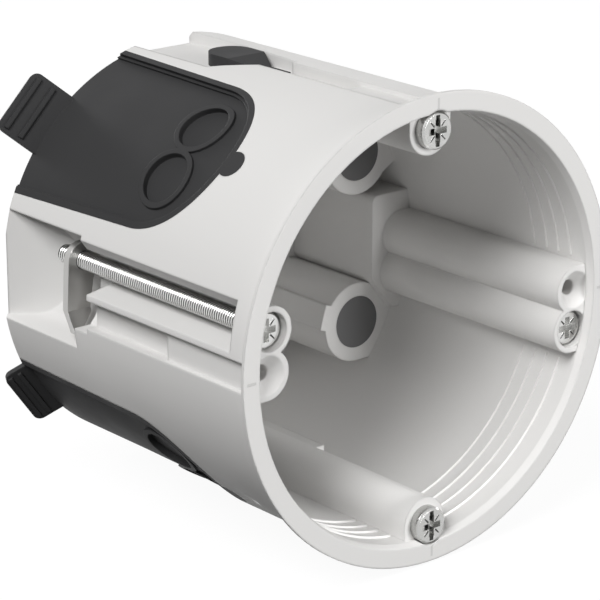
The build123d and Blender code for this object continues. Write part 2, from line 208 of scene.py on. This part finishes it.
grey_plastic, grey_coordinates, grey_bump = plastic(
    "grey_plastic", (0.70, 0.693, 0.682), (0.52, 0.64), grain=0.10, edge_radius=0.45 * MM, specular=0.16,
)
add_rim_ticks(grey_plastic, grey_coordinates, grey_bump)
# Painted highlight: a lighter grey than the body, standing in for the sheen on the ring lines' sharp
# edges
painted_sheen_plastic, _, _ = plastic(
    "painted_sheen_plastic", (0.82, 0.813, 0.802), (0.46, 0.58), grain=0.05, edge_radius=0.06 * MM, specular=0.20,
)
black_rubber, _, _ = plastic(
    "black_rubber", (0.040, 0.040, 0.041), (0.50, 0.62), grain=0.30, edge_radius=0.25 * MM, specular=0.05,
)
seal_rubber, _, _ = plastic(
    "seal_rubber", (0.150, 0.150, 0.151), (0.50, 0.62), grain=0.25, edge_radius=0.20 * MM, specular=0.06,
)
zinc_sheet = metal("zinc_sheet", (0.46, 0.455, 0.445), (0.30, 0.42))
zinc_screw = metal("zinc_screw", (0.66, 0.66, 0.65), (0.16, 0.28))
zinc_head = metal("zinc_head", (0.50, 0.50, 0.49), (0.20, 0.32))
# Painted shade: near-black zinc on the thread roots and the head's ticks, standing in for the shade in
# those grooves
painted_shade_zinc = metal("painted_shade_zinc", (0.06, 0.06, 0.058), (0.30, 0.42))
slot_looks = {
    "grey_plastic": grey_plastic,
    "black_rubber": black_rubber,
    "zinc_sheet": zinc_sheet,
    "zinc_screw": zinc_screw,
}
node_looks = {
    part["node"]: slot_looks[part["material_slot"]] for part in frame["record"]["subparts"]
}
node_looks["tube_seal_upper"] = node_looks["tube_seal_lower"] = seal_rubber
for node, obj in frame["nodes"].items():
    obj.data.materials.clear()
    obj.data.materials.append(node_looks[node])


def piece_from(mesh_maker, name, material, body):
    """Makes an object from a bmesh, and rides it on a body."""
    mesh = bpy.data.meshes.new(name)
    mesh_maker.to_mesh(mesh)
    mesh_maker.free()
    obj = bpy.data.objects.new(name, mesh)
    scene.collection.objects.link(obj)
    mesh.materials.append(material)
    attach(obj, body)
    return obj


def point_around(middle, radius, turn, along):
    """Point at a radius and an angle about an axis through middle that runs along Y."""
    return (middle.x + radius * math.cos(turn), along, middle.z + radius * math.sin(turn))


def ring_lines():
    """Low ridges with a triangular section that follow the inside of the wall."""
    rings = bmesh.new()
    box_axis = Vector((0, 0, 0))
    profile = ((ring_sunk, -ring_width / 2), (-ring_proud, 0), (ring_sunk, ring_width / 2))
    for depth in ring_depths:
        for first, last in ring_runs:
            loops = []
            for step in range(ring_steps + 1):
                turn = math.radians(first + (last - first) * step / ring_steps)
                loops.append([
                    rings.verts.new(point_around(box_axis, inner_radius + out, turn, depth + along))
                    for out, along in profile
                ])
            for here, there in zip(loops, loops[1:]):
                for side in range(len(profile)):
                    other = (side + 1) % len(profile)
                    rings.faces.new((here[side], there[side], there[other], here[other]))
            rings.faces.new(loops[0])
            rings.faces.new(loops[-1])
    bmesh.ops.recalc_face_normals(rings, faces=rings.faces)
    return rings


# The ring lines wear the lighter grey of painted highlight
piece_from(ring_lines(), "ring_lines", painted_sheen_plastic, "box")


def add_drive_ticks(screw, middle, face_y):
    """Four thin wedges on the head's face, halfway between the arms of the cross, painted dark as the
    shade in the head's tick grooves.
    """
    base = Vector((middle.x, 0, middle.z))
    for quarter in range(4):
        turn = math.radians(45 + 90 * quarter)
        outward = Vector((math.cos(turn), 0, math.sin(turn)))
        sideways = Vector((-math.sin(turn), 0, math.cos(turn))) * mark_width / 2
        corners = [
            base + outward * reach + sideways * side
            for reach, side in (
                (mark_start, -1), (mark_end, -mark_taper), (mark_end, mark_taper), (mark_start, 1),
            )
        ]
        front, back = [
            [screw.verts.new(corner + Vector((0, depth, 0))) for corner in corners]
            for depth in (face_y - mark_height, face_y + mark_height)
        ]
        faces = [screw.faces.new(front), screw.faces.new(back)]
        for first in range(4):
            second = (first + 1) % 4
            faces.append(screw.faces.new((front[first], front[second], back[second], back[first])))
        bmesh.ops.recalc_face_normals(screw, faces=faces)
        for face in faces:
            # Painted shade in place of the ticks' grooves
            face.material_index = painted_shade_face


def add_thread(screw, middle, seat, end, crest, root):
    """Helical thread from the seat to the end, with a painted shade on the flanks at its root, and a
    closed tip.
    """
    profile = (root, (root + crest) / 2, crest, (root + crest) / 2)
    rows = round((end - seat) / thread_pitch) * len(profile)
    grid = []
    for row in range(-len(profile), rows + 1):
        line = []
        for side in range(thread_sides + 1):
            turn = 2 * math.pi * side / thread_sides
            along = seat + thread_pitch * (row / len(profile) + side / thread_sides)
            radius = profile[row % len(profile)]
            near_tip = end - along
            if near_tip < crest - root:
                radius = min(radius, root + max(near_tip, 0) * thread_tip_slope)
            along = min(max(along, seat), end)
            line.append(screw.verts.new(point_around(middle, radius, turn, along)))
        grid.append(line)
    for row, (here, there) in enumerate(zip(grid, grid[1:])):
        by_root = row % len(profile) in (0, len(profile) - 1)
        for side in range(thread_sides):
            face = screw.faces.new((here[side], here[side + 1], there[side + 1], there[side]))
            face.smooth = True
            # Faces by the root take the painted shade
            face.material_index = painted_shade_face if by_root else bright_face
    tip = screw.faces.new([
        screw.verts.new(point_around(middle, root, 2 * math.pi * side / thread_sides, end - tip_inset))
        for side in range(thread_sides)
    ])
    bmesh.ops.recalc_face_normals(screw, faces=[tip])


def threaded_screw(node, look, crest, root):
    """Keeps the head of the node's solid, and cuts a thread in place of its plain shank."""
    low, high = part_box(node)
    middle = (low + high) / 2
    seat = low.y + head_height
    screw = bmesh.new()
    screw.from_mesh(frame["nodes"][node].data)
    shank = [face for face in screw.faces if face.calc_center_median().y > seat + seat_margin]
    bmesh.ops.delete(screw, geom=shank, context="FACES")
    for face in screw.faces:
        face.material_index = bright_face
        face.smooth = False
    add_thread(screw, middle, seat, high.y, crest, root)
    add_drive_ticks(screw, middle, low.y)
    piece = piece_from(screw, node + "_threaded", look, node)
    # Second slot: the painted shade of the thread roots and the head's ticks
    piece.data.materials.append(painted_shade_zinc)
    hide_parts(node)


for side in ("left", "right"):
    threaded_screw("claw_screw_" + side, zinc_screw, crest=1.45 * MM, root=1.18 * MM)
for place in ("top", "bottom"):
    threaded_screw("device_screw_" + place, zinc_head, crest=1.6 * MM, root=1.3 * MM)

# Camera at the photograph's angle
camera_data = bpy.data.cameras.new("camera")
camera_data.sensor_width = 36.0
camera_data.lens = 165.81
camera_data.clip_start = 0.01
camera_data.clip_end = 10.0
camera = bpy.data.objects.new("camera", camera_data)
scene.collection.objects.link(camera)
scene.camera = camera
view_azimuth = math.radians(-40.02)
view_elevation = math.radians(18.13)
away = Vector((
    math.sin(view_azimuth) * math.cos(view_elevation),
    -math.cos(view_azimuth) * math.cos(view_elevation),
    math.sin(view_elevation),
))
camera.location = Vector((-0.2570, -0.2758, 0.1283))
camera.rotation_mode = "QUATERNION"
camera.rotation_quaternion = (-away).to_track_quat("-Z", "Y")


def seen_directly(tree):
    """One where the camera sees the surface, or sees it in a mirror or through glass."""
    path = tree.nodes.new("ShaderNodeLightPath")
    seen = calculate(tree, "MAXIMUM", path.outputs["Is Camera Ray"], path.outputs["Is Glossy Ray"])
    return calculate(tree, "MAXIMUM", seen, path.outputs["Is Transmission Ray"])


# Pale floor, white where it is seen, with the object's shadow on it
floor_half = 3.0
floor_z = rim_low.z - 0.4 * MM
floor_glow = 0.94
floor_mesh = bpy.data.meshes.new("floor")
floor_mesh.from_pydata(
    [(-floor_half, -floor_half, floor_z), (floor_half, -floor_half, floor_z),
     (floor_half, floor_half, floor_z), (-floor_half, floor_half, floor_z)],
    [], [(0, 1, 2, 3)],
)
floor = bpy.data.objects.new("floor", floor_mesh)
scene.collection.objects.link(floor)
floor_look, floor_tree, floor_shader = new_material("floor")
floor_shader.inputs["Base Color"].default_value = (0.08, 0.08, 0.08, 1)
floor_shader.inputs["Roughness"].default_value = 0.9
floor_shader.inputs["Specular IOR Level"].default_value = 0.0
floor_shader.inputs["Emission Color"].default_value = (1, 1, 1, 1)
floor_strength = calculate(floor_tree, "MULTIPLY", seen_directly(floor_tree), floor_glow)
floor_tree.links.new(floor_strength, floor_shader.inputs["Emission Strength"])
floor_mesh.materials.append(floor_look)

# World: white where it is seen, and a dim grey as light
world_light = 0.07
world = bpy.data.worlds.new("studio")
scene.world = world
world.use_nodes = True
world_tree = world.node_tree
background = world_tree.nodes["Background"]
background.inputs["Color"].default_value = (1, 1, 1, 1)
world_level = world_tree.nodes.new("ShaderNodeMapRange")
world_level.inputs["To Min"].default_value = world_light
world_level.inputs["To Max"].default_value = 1.0
world_tree.links.new(seen_directly(world_tree), world_level.inputs["Value"])
world_tree.links.new(world_level.outputs["Result"], background.inputs["Strength"])


def soft_lamp(name, place, size, watts):
    """Square soft box that faces the object."""
    lamp_data = bpy.data.lights.new(name, "AREA")
    lamp_data.size = size
    lamp_data.energy = watts
    lamp = bpy.data.objects.new(name, lamp_data)
    scene.collection.objects.link(lamp)
    lamp.location = place
    middle = Vector((0, box_depth / 2, 0))
    lamp.rotation_mode = "QUATERNION"
    lamp.rotation_quaternion = (middle - Vector(place)).to_track_quat("-Z", "Y")
    return lamp


soft_lamp("key", (-0.80, -0.27, 0.85), 0.6, 14.8)
soft_lamp("front", (0.20, -0.70, 0.14), 0.3, 4.3)
soft_lamp("back", (0.08, 1.05, 0.20), 0.34, 4.5)
soft_lamp("right", (1.00, 0.10, 0.20), 0.34, 2.6)
# A weak fill in the mouth of the box, which the camera doesn't see
inside = soft_lamp("inside", (-0.012, 0.002, -0.010), 0.03, 0.0033)
inside.visible_camera = False

scene.view_settings.view_transform = "Standard"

========================================================================

» Problem to solve
In the listing above, find the line with "hide_parts(node)" and the line with "root=1.3 * MM)", then print exactly those two lines and every line between them, and nothing more.

» Result of this exercise
    hide_parts(node)


for side in ("left", "right"):
    threaded_screw("claw_screw_" + side, zinc_screw, crest=1.45 * MM, root=1.18 * MM)
for place in ("top", "bottom"):
    threaded_screw("device_screw_" + place, zinc_head, crest=1.6 * MM, root=1.3 * MM)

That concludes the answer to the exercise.